What you need to do: Print the data exactly as it is given, please.

Raw data:
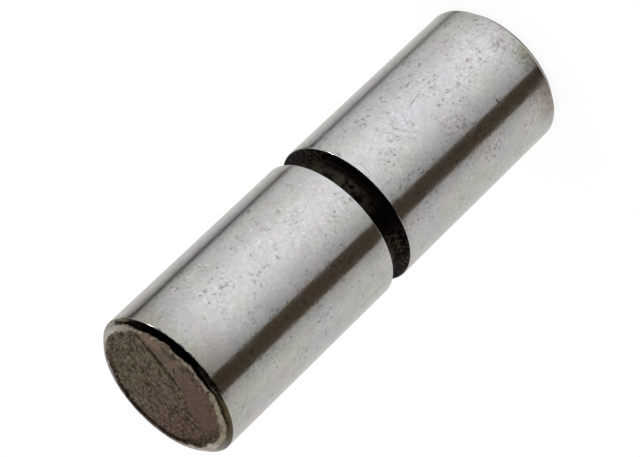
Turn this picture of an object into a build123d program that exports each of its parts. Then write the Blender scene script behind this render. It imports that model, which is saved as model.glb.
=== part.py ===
from build123d import *
from math import sqrt
import os

# Pivot pin: a plain steel bar, turned and then ground round its outside, with one square
# retaining groove and a chamfer at each end. Sizes are in millimetres.
# It stands on its foot with the axis along +Z. The origin is the middle of the foot face.

# The bar
pin_diameter = 18.0
pin_length = 57.3

# The groove, which a keeper plate or a ring drops into from the side
groove_height = 26.7
groove_width = 3.0
groove_depth = 1.4
groove_corner_radius = 0.2

# The ends: each chamfer leads the pin into its eye, and both are at 45 degrees
foot_chamfer = 0.9
top_chamfer = 1.05

# The top end's face: a rim rolls over into the chamfer, and its narrow flat crest stands just
# proud of a shallow dish with a sloping wall
rim_rounding = 1.1
rim_crest = 0.2
dish_depth = 0.15
dish_wall_angle = 45

# Grinding and deburring leave every edge of the two lands a little round
edge_radius = 0.12

pin_radius = pin_diameter / 2
groove_radius = pin_radius - groove_depth
groove_roof = groove_height + groove_width
rim_roll = rim_rounding * (sqrt(2) - 1)  # how far the rounding reaches in over the face
dish_radius = pin_radius - top_chamfer - rim_roll - rim_crest

with BuildPart() as pivot_pin:
    # Bar stock, cut to length
    with BuildSketch(Plane.XY):
        Circle(pin_radius)
    extrude(amount=pin_length)

    # Both ends chamfered
    end_edges = pivot_pin.edges().filter_by(GeomType.CIRCLE).sort_by(Axis.Z)
    chamfer(end_edges.first, length=foot_chamfer)
    end_edges = pivot_pin.edges().filter_by(GeomType.CIRCLE).sort_by(Axis.Z)
    chamfer(end_edges.last, length=top_chamfer)

    # The rim at the top end is rolled over, and the face inside it is dished
    rim_edge = pivot_pin.edges().filter_by(GeomType.CIRCLE).sort_by(Axis.Z).last
    fillet(rim_edge, radius=rim_rounding)
    with BuildSketch(Plane.XY.offset(pin_length)):
        Circle(dish_radius)
    extrude(amount=-dish_depth, taper=dish_wall_angle, mode=Mode.SUBTRACT)

    # The groove is plunged with a square tool whose two corners are slightly round
    with BuildSketch(Plane.XZ) as groove_section:
        with Locations((groove_radius, groove_height)):
            Rectangle(pin_radius, groove_width, align=(Align.MIN, Align.MIN))
        fillet(groove_section.vertices().group_by(Axis.X)[0], radius=groove_corner_radius)
    revolve(axis=Axis.Z, mode=Mode.SUBTRACT)

    # The four edges of the lands: two at the groove's lips and two at the chamfers
    rings = pivot_pin.edges().filter_by(GeomType.CIRCLE)
    land_edges = rings.filter_by(lambda ring: abs(ring.radius - pin_radius) < edge_radius / 10)
    fillet(land_edges, radius=edge_radius)

pivot_pin.part.label = "pivot_pin"

os.makedirs("parts", exist_ok=True)
export_step(pivot_pin.part, "parts/pivot_pin.step")
print("pin length", pin_length, "diameter", pin_diameter)
print("above the groove", round(pin_length - groove_roof, 2), "below it", groove_height)
print("dish", round(2 * dish_radius, 2), "across")
print("volume", round(pivot_pin.part.volume, 1), "cubic millimetres")
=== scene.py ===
import bpy
import bmesh
import math
from mathutils import Matrix, Vector


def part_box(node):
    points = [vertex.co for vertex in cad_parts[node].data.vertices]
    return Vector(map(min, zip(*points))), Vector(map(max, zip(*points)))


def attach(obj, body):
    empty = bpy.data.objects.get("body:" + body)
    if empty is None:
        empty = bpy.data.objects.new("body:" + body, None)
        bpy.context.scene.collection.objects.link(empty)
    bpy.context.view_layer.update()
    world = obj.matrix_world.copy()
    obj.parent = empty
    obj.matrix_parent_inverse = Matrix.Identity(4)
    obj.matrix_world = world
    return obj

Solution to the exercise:
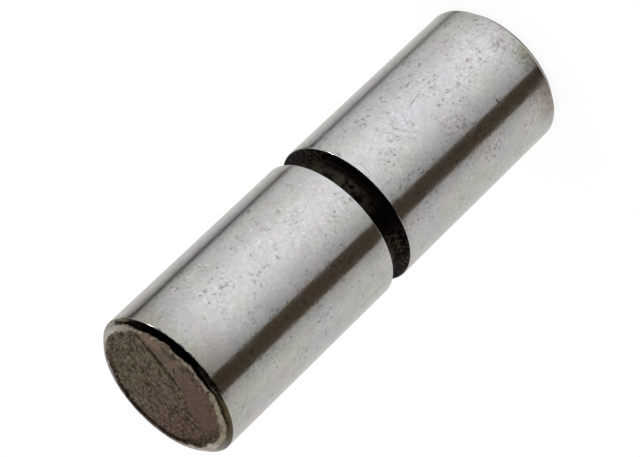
Turn this picture of an object into a build123d program that exports each of its parts. Then write the Blender scene script behind this render. It imports that model, which is saved as model.glb.
=== part.py ===
from build123d import *
from math import sqrt
import os

# Pivot pin: a plain steel bar, turned and then ground round its outside, with one square
# retaining groove and a chamfer at each end. Sizes are in millimetres.
# It stands on its foot with the axis along +Z. The origin is the middle of the foot face.

# The bar
pin_diameter = 18.0
pin_length = 57.3

# The groove, which a keeper plate or a ring drops into from the side
groove_height = 26.7
groove_width = 3.0
groove_depth = 1.4
groove_corner_radius = 0.2

# The ends: each chamfer leads the pin into its eye, and both are at 45 degrees
foot_chamfer = 0.9
top_chamfer = 1.05

# The top end's face: a rim rolls over into the chamfer, and its narrow flat crest stands just
# proud of a shallow dish with a sloping wall
rim_rounding = 1.1
rim_crest = 0.2
dish_depth = 0.15
dish_wall_angle = 45

# Grinding and deburring leave every edge of the two lands a little round
edge_radius = 0.12

pin_radius = pin_diameter / 2
groove_radius = pin_radius - groove_depth
groove_roof = groove_height + groove_width
rim_roll = rim_rounding * (sqrt(2) - 1)  # how far the rounding reaches in over the face
dish_radius = pin_radius - top_chamfer - rim_roll - rim_crest

with BuildPart() as pivot_pin:
    # Bar stock, cut to length
    with BuildSketch(Plane.XY):
        Circle(pin_radius)
    extrude(amount=pin_length)

    # Both ends chamfered
    end_edges = pivot_pin.edges().filter_by(GeomType.CIRCLE).sort_by(Axis.Z)
    chamfer(end_edges.first, length=foot_chamfer)
    end_edges = pivot_pin.edges().filter_by(GeomType.CIRCLE).sort_by(Axis.Z)
    chamfer(end_edges.last, length=top_chamfer)

    # The rim at the top end is rolled over, and the face inside it is dished
    rim_edge = pivot_pin.edges().filter_by(GeomType.CIRCLE).sort_by(Axis.Z).last
    fillet(rim_edge, radius=rim_rounding)
    with BuildSketch(Plane.XY.offset(pin_length)):
        Circle(dish_radius)
    extrude(amount=-dish_depth, taper=dish_wall_angle, mode=Mode.SUBTRACT)

    # The groove is plunged with a square tool whose two corners are slightly round
    with BuildSketch(Plane.XZ) as groove_section:
        with Locations((groove_radius, groove_height)):
            Rectangle(pin_radius, groove_width, align=(Align.MIN, Align.MIN))
        fillet(groove_section.vertices().group_by(Axis.X)[0], radius=groove_corner_radius)
    revolve(axis=Axis.Z, mode=Mode.SUBTRACT)

    # The four edges of the lands: two at the groove's lips and two at the chamfers
    rings = pivot_pin.edges().filter_by(GeomType.CIRCLE)
    land_edges = rings.filter_by(lambda ring: abs(ring.radius - pin_radius) < edge_radius / 10)
    fillet(land_edges, radius=edge_radius)

pivot_pin.part.label = "pivot_pin"

os.makedirs("parts", exist_ok=True)
export_step(pivot_pin.part, "parts/pivot_pin.step")
print("pin length", pin_length, "diameter", pin_diameter)
print("above the groove", round(pin_length - groove_roof, 2), "below it", groove_height)
print("dish", round(2 * dish_radius, 2), "across")
print("volume", round(pivot_pin.part.volume, 1), "cubic millimetres")
=== scene.py ===
import bpy
import bmesh
import math
from mathutils import Matrix, Vector


def part_box(node):
    points = [vertex.co for vertex in cad_parts[node].data.vertices]
    return Vector(map(min, zip(*points))), Vector(map(max, zip(*points)))


def attach(obj, body):
    empty = bpy.data.objects.get("body:" + body)
    if empty is None:
        empty = bpy.data.objects.new("body:" + body, None)
        bpy.context.scene.collection.objects.link(empty)
    bpy.context.view_layer.update()
    world = obj.matrix_world.copy()
    obj.parent = empty
    obj.matrix_parent_inverse = Matrix.Identity(4)
    obj.matrix_world = world
    return obj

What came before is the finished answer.